Судебный процесс начался в одиннадцать утра и шёл без сучка и задоринки. Похоже, прав был прокурор палаты Лопухин: дело абсолютно ясное. Таким оно оставалось до седьмого часа вечера, когда присяжные удалились на совещание. Около семи часов вышли из совещательной комнаты. Старшина присяжных надворный советник Лохов протянул председательствующему вопросный лист. Оглашённый вердикт имел эффект землетрясения. «Невиновна!»
«Всё смешалось в доме Облонских». Один Кони, пожалуй, смог в эту минуту совладать с собой и, в полном соответствии с законом, почти твёрдым голосом объявил, обращаясь к скамье слева: «Подсудимая, вы оправданы!»
В зале как будто что-то надломилось. Так, наверное, надламывается горная порода в момент извержения вулкана. Аплодировали, кричали, стонали от восторга. Кто-то ринулся на улицу сообщить о происшедшем. Через несколько минут всё пространство улицы на углу Литейного и Шпалерной кипело и клокотало всеобщим потрясающим душу ликованием. Адвокат Александров, вышедший на крыльцо, был тут же подхвачен десятками рук и понесён неведомо куда – как оказалось, к славе. Толпа не собиралась расходиться, а только росла, несмотря на опускающиеся сумерки. Из неорганизованной массы индивидуумов она мгновенно преобразилась в осмысленную силу, именуемую словами «антиправительственная манифестация». Выкрикивали какие-то фразы, напоминающие тосты. Длинные речи были не нужны: все и так понимали друг друга. Ждали Героиню. Время шло. Она не появлялась.

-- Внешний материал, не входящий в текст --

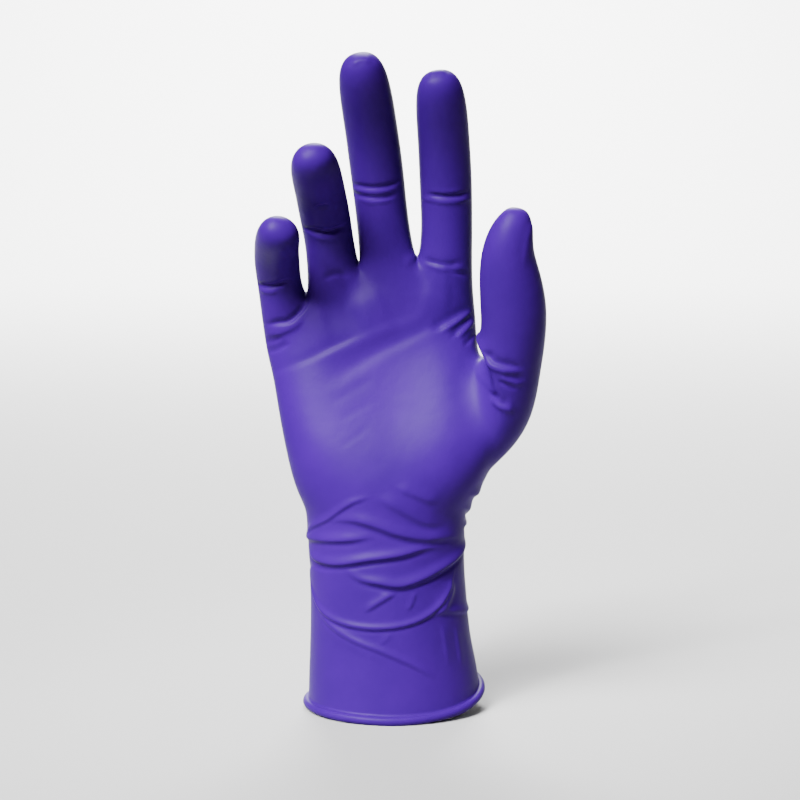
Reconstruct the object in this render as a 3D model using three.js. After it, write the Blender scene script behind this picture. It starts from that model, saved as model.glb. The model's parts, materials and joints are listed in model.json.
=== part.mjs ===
// A thin rubber examination glove for a right hand, kept in the form that it has when worn:
// fingers up (+Z), palm to the front (-Y) and thumb to the right (+X). It is one dipped film,
// so it is one solid: a wall that is open at the wrist and ends there in a rolled bead.
// The origin is the middle of the wrist opening. Lengths are in millimetres, angles in degrees.
import * as THREE from "three";

// Film
const FILM_WALL = 1.0;
const BEAD_DIAMETER = 3.6;

// Sleeve, from the bead to the wrist's crease
const SLEEVE_LENGTH = 78;
const CUFF_BREADTH = 69;
const CUFF_DEPTH = 59;
const WRIST_BREADTH = 62.5;
const WRIST_DEPTH = 46;
const WRIST_SHIFT = -3.2;
const HEM_TILT_SIDE = 5;
const HEM_TILT_FRONT = 7;
const HEM_WAVE = 1.6;
const SLEEVE_FOLD_HEIGHT = 1.5;

// Palm, from the wrist's crease to the foot of the middle finger
const PALM_LENGTH = 95;
const PALM_BREADTH = 85;
const PALM_DEPTH = 29;
const PALM_SHIFT = -10;
const PALM_LEAN = 9.5;
const PALM_HOLLOW = 5;
const PALM_FOLD_HEIGHT = 1.2;

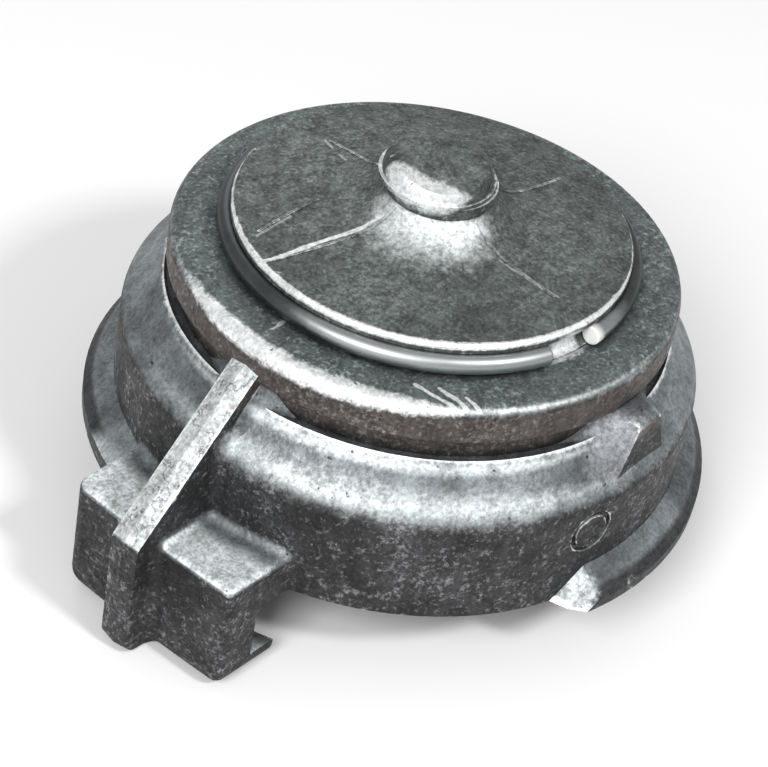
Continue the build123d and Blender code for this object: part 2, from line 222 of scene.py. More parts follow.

Что такое? Почему? Схватили? Похитили? Казнили? Нет. После оглашения приговора Вера Ивановна, капитанская дочь, отправилась в свою камеру – собирать вещи. Не спешила, даже села попить чайку напоследок. Она, конечно, чувствовала страшную усталость и, как это не удивительно, разочарование. Ждала эшафота, мученичества, а тут… «Подсудимая, вы не виновны». Как будто и не было ничего.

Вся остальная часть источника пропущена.